Stephen King novels and Will Smith movies are examples of source-driven popularity.  Plots and reviews scarcely matter.  King and Smith, by their personal relationship with the public, have delivered an abnormally high number of blockbusters.

Invisible Children, which produced Kony, originally appeared to me to fall on the opposite end of the spectrum.  The organization is composed of three young Southern California film-makers, led by Jason Russell, the video’s director and star.  I had never heard of them, and I’m willing to bet most smart people on the East Coast had never heard of them either – and the few who did paid no attention.  For many of us, the makers of Kony 2012 materialized from nowhere, along with their video and their cause.

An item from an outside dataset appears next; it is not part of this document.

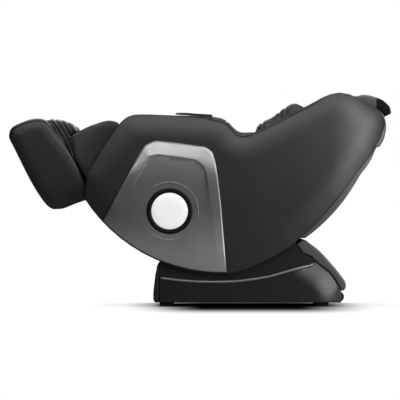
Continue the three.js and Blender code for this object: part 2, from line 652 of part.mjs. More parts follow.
// ---------- base ----------
const RIDGE = [[-187.5, 138], [-82, 125], [47, 119], [176, 123], [305, 141], [402, 167], [520, 199]];
const SEAM = [[474, 247], [496, 238], [515, 230], [529, 211], [558, 189], [594, 161], [619, 130], [638, 98],
  [651, 72]];
const HOOD = [[445, 289], [478, 310], [510, 289], [539, 268], [570, 239], [606, 198], [635, 164], [657, 135],
  [672, 110], [670, 80], [655, 74]];

function skirt() {
  const lower = [[-187.5, 18.5], ...smooth(RIDGE, 14), ...smooth(SEAM.slice(3), 7), [651, 18.5]];
  const behindShell = [[443.8, 289.2], [436, 300], [400, 276], [350, 246], [310, 221]];
  const guardTop = [...behindShell, ...arc(TILT_CENTRE, 742, 15, -22.9, 11)];
  const guard = [[-187.5, 60], [460, 60], [520, 196], ...SEAM.slice(0, 4).reverse(), [459, 268], ...guardTop];
  return join(facing(lower, SKIRT_INNER, SKIRT_OUTER, 7, 2), slab(guard, SKIRT_INNER - 6, SKIRT_INNER + 12));
}

function frontCover() {
  const outline = [[-188.3, 206], [-197, 193], [-206, 147], [-212, 101], [-216, 55], [-215, 31], [-208, 19],
    [-188.3, 19]];
  return slab(outline, -SKIRT_OUTER + 2, SKIRT_OUTER - 2, 3, 2);
}

function hood() {
  const outline = [...smooth(HOOD.slice(0, 3), 6).slice(0, -1), ...smooth(HOOD.slice(2), 12), [652, 74],
    ...[...SEAM].reverse().map(([x, z]) => [x + 0.6, z + 0.6]), [460.6, 269]];
  return slab(outline, -SKIRT_OUTER, SKIRT_OUTER, 8, 2);
}

const bracketPlaces = {
  front: polar(TILT_CENTRE, RAIL_RADIUS + 0.4 + CRADLE_ROLLER_RADIUS, FRONT_ROLLER_ANGLE),
  rear: polar(TILT_CENTRE, RAIL_RADIUS + 0.4 + CRADLE_ROLLER_RADIUS, REAR_ROLLER_ANGLE),
};

function basePlate() {
  const half = SKIRT_INNER - 7;
  const plate = box(-187, 600, -half, half, PLATE_LOW, PLATE_TOP);
  const ribs = [-200, -70, 70, 200].map((y) => box(-170, 590, y - 12, y + 12, PLATE_TOP - 2, PLATE_TOP + 14));
  const clevis = [[14, 21], [-21, -14]].map(([low, high]) => slab([[TILT_ANCHOR[0] - 40, PLATE_TOP - 2],
    [TILT_ANCHOR[0] + 40, PLATE_TOP - 2], [TILT_ANCHOR[0] + 14, TILT_ANCHOR[1] + 12],
    [TILT_ANCHOR[0] - 14, TILT_ANCHOR[1] + 12]], low, high));
  const pin = rodAcross(TILT_ANCHOR, 6, -21, 21, 20);
  const wheelArms = [1, -1].flatMap((side) => [
    box(590, WHEEL_CENTRE[0] + 10, ...[side * 246, side * 256].sort((a, b) => a - b), PLATE_LOW + 2, 56),
    rodAcross(WHEEL_CENTRE, 5, ...[side * 250, side * 284].sort((a, b) => a - b), 20),
  ]);
  return join(plate, ...ribs, ...clevis, pin, ...wheelArms);
}

function rollerBracket([x, z]) {
  const outline = [[x - 34, PLATE_TOP + GAP], [x + 34, PLATE_TOP + GAP], ...arc([x, z], 17, 75, 285, 10)];
  return cut(slab(outline, ROLLER_OUTER + 3, ROLLER_OUTER + 11), rodAcross([x, z], 8.6, 270, 300, 24));
}

function cradleRoller([x, z]) {
  const ring = (start) => turnedRing([[6, start], [CRADLE_ROLLER_RADIUS, start],
    [CRADLE_ROLLER_RADIUS, start + 18], [6, start + 18]], 20).translate(x, 0, z);
  return join(rodAcross([x, z], 8, -293, 293, 12), ring(ROLLER_INNER + 1), ring(-ROLLER_OUTER + 1));
}

function transportWheel() {
  const r = WHEEL_RADIUS;
  return turnedRing([[5.6, 258], [r - 2, 258], [r, 261], [r, 277], [r - 2, 280], [5.6, 280]], 20)
    .translate(WHEEL_CENTRE[0], 0, WHEEL_CENTRE[1]);
}

function airPump() {
  const tank = box(330, 450, -150, 150, 46 + GAP, 100);
  const fins = [-120, -80, -40, 0, 40, 80, 120].map((y) => box(338, 442, y - 3, y + 3, 98, 108));
  const outlets = [-60, 60].map((y) => rodAlong([330, 74], [300, 74], -4, 14, 6, 16, y));
  return join(tank, ...fins, ...outlets);
}

function powerInlet() {
  const plate = box(600 + GAP, 612, 60, 170, 24, 72);
  const socket = box(606, 620, 78, 106, 34, 58);
  const switchWell = box(604, 620, 128, 152, 35, 61);
  return cut(plate, socket, switchWell);
}

const SWITCH_PIVOT = [609, 48];
function powerSwitch() {
  const outline = [[605.5, 38], [613.5, 37.5], [611.5, 48], [612.5, 58.5], [605.5, 58]];
  return slab(outline, 129.5, 150.5);
}

add('base_plate', basePlate(), paintedSteel);
addPair('base_skirt', skirt(), glossBlack);
add('base_front_cover', frontCover(), glossBlack);
add('base_hood', hood(), satinGrey);
const floorBar = (start, end) => slab([[start + 1, 3], [start + 4, 0], [end - 5, 0], [end - 2, 3],
  [end, PLATE_LOW - GAP], [start, PLATE_LOW - GAP]], -282, 282);
add('floor_bar_front', floorBar(-187, -121), rubber);
add('floor_bar_rear', floorBar(534, 595), rubber);
for (const [place, centre] of Object.entries(bracketPlaces)) {
  addPair(`roller_bracket_${place}`, rollerBracket(centre), paintedSteel);
  add(`cradle_roller_${place}`, cradleRoller(centre), steel);
}
addPair('transport_wheel', transportWheel(), rubber);
add('air_pump', airPump(), blackPlastic);
add('power_inlet', powerInlet(), blackPlastic);
add('power_switch', powerSwitch(), blackPlastic);

export default chair;
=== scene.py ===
"""Dresses the jointed frame of a reclining massage chair.

Metres, +Z up. The sitter faces -X, so the feet are at -X and the head is at +X. Y = 0 is the plane of
symmetry: "right" is the sitter's right, +Y. Pieces are made for the right side and mirrored to the left.
"""

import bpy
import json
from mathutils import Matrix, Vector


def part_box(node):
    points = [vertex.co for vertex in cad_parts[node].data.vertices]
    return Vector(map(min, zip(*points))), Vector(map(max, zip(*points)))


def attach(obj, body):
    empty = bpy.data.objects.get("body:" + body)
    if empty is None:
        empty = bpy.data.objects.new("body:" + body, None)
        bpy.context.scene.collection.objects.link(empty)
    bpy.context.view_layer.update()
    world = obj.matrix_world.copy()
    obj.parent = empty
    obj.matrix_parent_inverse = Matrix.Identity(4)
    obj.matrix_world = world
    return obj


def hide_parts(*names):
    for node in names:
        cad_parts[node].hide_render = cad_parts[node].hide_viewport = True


bl_info = {
    "name": "Reclining massage chair",
    "version": (1, 0, 0),
    "blender": (4, 5, 0),
    "location": "3D View > Sidebar > Massage chair",
    "description": "Shells, pads, lamps and base of a reclining massage chair, round its jointed frame",
    "category": "Add Mesh",
}

import functools
import json
import math

import bmesh
import bpy
import numpy as np
from bpy.props import FloatProperty, FloatVectorProperty, PointerProperty
from mathutils import Matrix, Vector, noise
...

This is an inaccurate impression.  Since 2003, Invisible Children has been agitating with a fervor – and effectiveness – far exceeding its numbers.  The group has reached out to schools, colleges, and churches, in the process assembling a network of volunteer supporters who were equally zealous in passing the word about the kidnapped children of Uganda.  With their help, a previous video attained an audience of 5 million – a nontrivial achievement by any standard other than Kony’s.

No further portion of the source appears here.